No announcement yet.

How to gauge Mirth database growth?

  • Filter
  • Time
  • Show
Clear All
new posts

  • How to gauge Mirth database growth?

    We've been developing a Mirth Connect system for a few months and are now about ready to install it in production. Can anyone point me to good resources to help us how to set up our Mirth database with adequate space and to anticipate its probable data growth, and/or how best to prune it? I've looked thru the Community, the wiki, the User Guide, and Google searches on Mirth Connect, but I haven't found anything especially informative. In particular I can't seem to find much that explains the purpose of the various d_* tables that get created and how they are populated.

    We are on Mirth Connect 3.2.2 using SQL-Server 2014.

  • #2
    Looks like a number of folks have read my prior post, yet no responses.

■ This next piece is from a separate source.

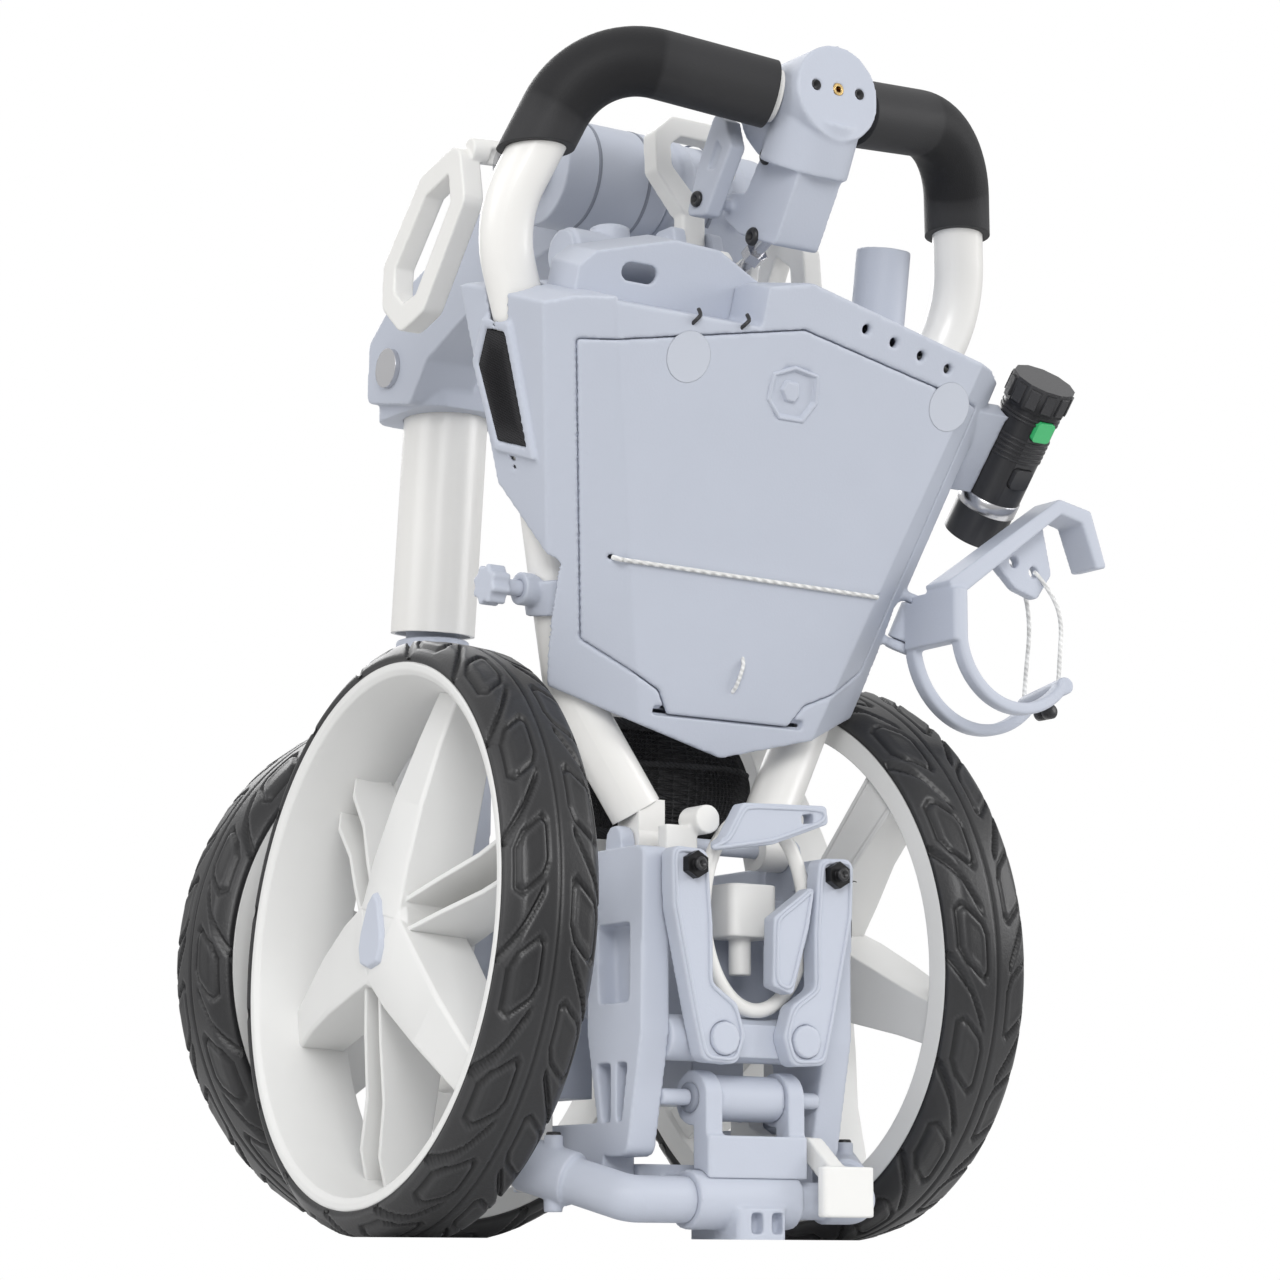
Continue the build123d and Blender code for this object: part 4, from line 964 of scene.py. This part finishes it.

Surely someone out there must have an idea, or at least can talk about how they made their own growth estimates. Are there no takers?

    I'm particularly mystified by the creation of successively numbered d_* tables in our dev environment. I see tables such as d_<xxx><N> not getting populated while table d_<xxx><N+1> created after it will be full of records. How does Mirth Connect decide that it no longer can subsist on N copies of a table and needs to build <N+1>, <N+2>, etc., and how does it distribute the records it inserts into them?


    • #3
      If you look at the column names, it's pretty obvious
      • d_m(x) is some metadata regarding the messages
      • d_ma(x) is a table for attachments
      • d_mc(x) is the message itself
      • d_mcm(x) looks like some kind of cross-reference
      • d_mm(x) is another table with data regarding the message (transactional)
      • d_ms(x) contains stats for the channel

      Each channel creates these tables. They're size will depend on your retention settings. (pruning... Development, Production, Raw, etc..)


      • #4
        Depending on your environment, you will need to decide how long you need to keep the message data and meta data. Once that is decided, configure the message pruning appropriately.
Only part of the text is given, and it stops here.